A Book of Secrets: Illegitimate Daughters, Absent Fathers
A Book of Secrets: Illegitimate Daughters, Absent Fathers
Michael Holroyd
Nonfiction, Picador, 2012 (First Publication 2010)
Paperback, 264 pages
This one is out of my usual book menu. But I always welcome a little change. With this one, I thought I will be reading more of Rodin but I ended up reading about “scandals” of the royalties like reading an intriguing novel. Holroyd has the lyrical rhythm as well as sincere and inquiring tone that made me proceed. I was about to ditch this one early on because the print is so small (But there were two prior publications in Great Britain and US which you can pick up instead of this one). But since I am into Italy right now, I got hold of this book because the book is also inspired by Villa Cimbrone which is located in Ravello, an Italian village.
Holroyd's interest started from the time he saw an Eve Fairfax bust scupture by Rodin, but it turned out that the Eve Fairfax-Rodin link became a mere jump off of his research on various characters. This is a story of women who lived in the peripheral story of Ernest Beckett (Second Baron of Grimthorpe) whose political life and personal lives were in parallel; both appeared to be in order but they were not.
The bust of Eve Fairfax was commissioned by Ernest Beckett as a wedding gift, only to be called off for reasons only biographers love to dig into and speculate endlessly. Then we came to the letters exchanged by Rodin and Eve revealing a mutual admiration, and then Eve's relationship with Belgian violinist Desire Defauw, the storytelling proceeded to the wonderings as to who was the father of her son John Francis Mordaunt later on (there's an exciting postscript in this edition, Defauw's and Morduant's survivors had a DNA Test and it turned out negative).
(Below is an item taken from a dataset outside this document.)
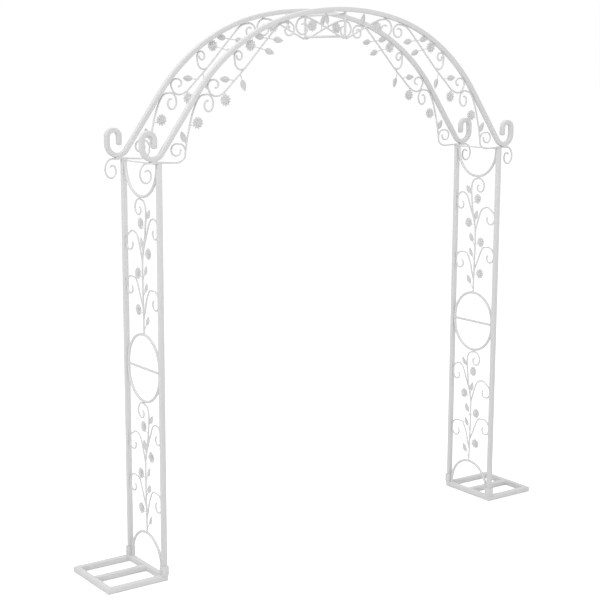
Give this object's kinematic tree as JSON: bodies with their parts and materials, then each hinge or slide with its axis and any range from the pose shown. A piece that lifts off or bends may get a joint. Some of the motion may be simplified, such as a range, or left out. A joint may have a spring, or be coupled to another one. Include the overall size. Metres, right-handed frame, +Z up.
{
  "type": "wedding arch",
  "caption": "Free-standing white metal wedding arch: double columns on flat base frames carry a double curved tube with scrollwork, leaves and roses.",
  "frame": {"origin": "centre of the arch on the ground, midway between the columns and between the front and back rows of posts", "axes": "+X to the right along the span, +Y from the front row to the back row, +Z up"},
  "size_m": [2.415, 0.326, 2.401],
  "materials": {
    "tube": "satin white powder coat on tube",
    "rod": "satin white powder coat on round rod",
    "wire": "satin white powder coat on scrolled wire",
    "leaf": "satin white powder coat on stamped sheet",
    "rose": "satin white powder coat on stamped sheet"
  },
  "bodies": {
    "root": {"left_base_frame": "tube", "right_base_frame": "tube", "left_front_socket": "tube", "left_back_socket": "tube", "right_front_socket": "tube", "right_back_socket": "tube", "left_front_post": "tube", "left_back_post": "tube", "right_front_post": "tube", "right_back_post": "tube", "left_lower_hoop": "rod", "right_lower_hoop": "rod", "left_centre_ring": "rod", "right_centre_ring": "rod", "left_ring_crossbar": "rod", "right_ring_crossbar": "rod", "left_upper_hoop": "rod", "right_upper_hoop": "rod", "left_lower_vine": "wire", "right_lower_vine": "wire", "left_upper_vine": "wire", "right_upper_vine": "wire", "left_column_leaves": "leaf", "right_column_leaves": "leaf", "left_column_roses": "rose", "right_column_roses": "rose", "left_tie_rod": "rod", "right_tie_rod": "rod", "left_front_saddle": "tube", "left_back_saddle": "tube", "right_front_saddle": "tube", "right_back_saddle": "tube", "front_arch_tube": "tube", "back_arch_tube": "tube", "front_left_scrolls": "wire", "front_right_scrolls": "wire", "back_left_scrolls": "wire", "back_right_scrolls": "wire", "front_arch_leaves": "leaf", "back_arch_leaves": "leaf", "front_arch_roses": "rose", "back_arch_roses": "rose", "crown_frame": "rod"}
  },
  "joints": []
}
Then we have Alice Keppel, who was the mistress of Ernest Beckett and the Prince of Wales, who begot “scandalous to the delicacy of the royalties” Violet Trefusis (she was married to Denys Trefussis). She was a lesbian who was disastrously married off to a gay in order to have a “ normal” life and was exiled by her mother to France and found herself celebrated as a French novelist. Who was her father?
Violet Trefusis was by herself a story. She was the lover of another writer Vita Sackville-West who was herself married. It was an interestingly woven story by Holroyd who used Violet's fiction and nonfiction (memoirs and letters) as his threads.
Along the way, I found myself in the world of Holroyd as biographer, and felt his joys and challenges, as well as understood his own feelings and assessments of the people involved in his work. He also made friends with Catherine Lycett Green whose paternity lineage may belong to the Grimthorpe but the fact of not knowing challenges her loyalty and love to her legal father as well as leaves an inexplicable restlessness in her own life.
Lastly, the places told and the works of art revealed, not much about the characters undressed, made me come along.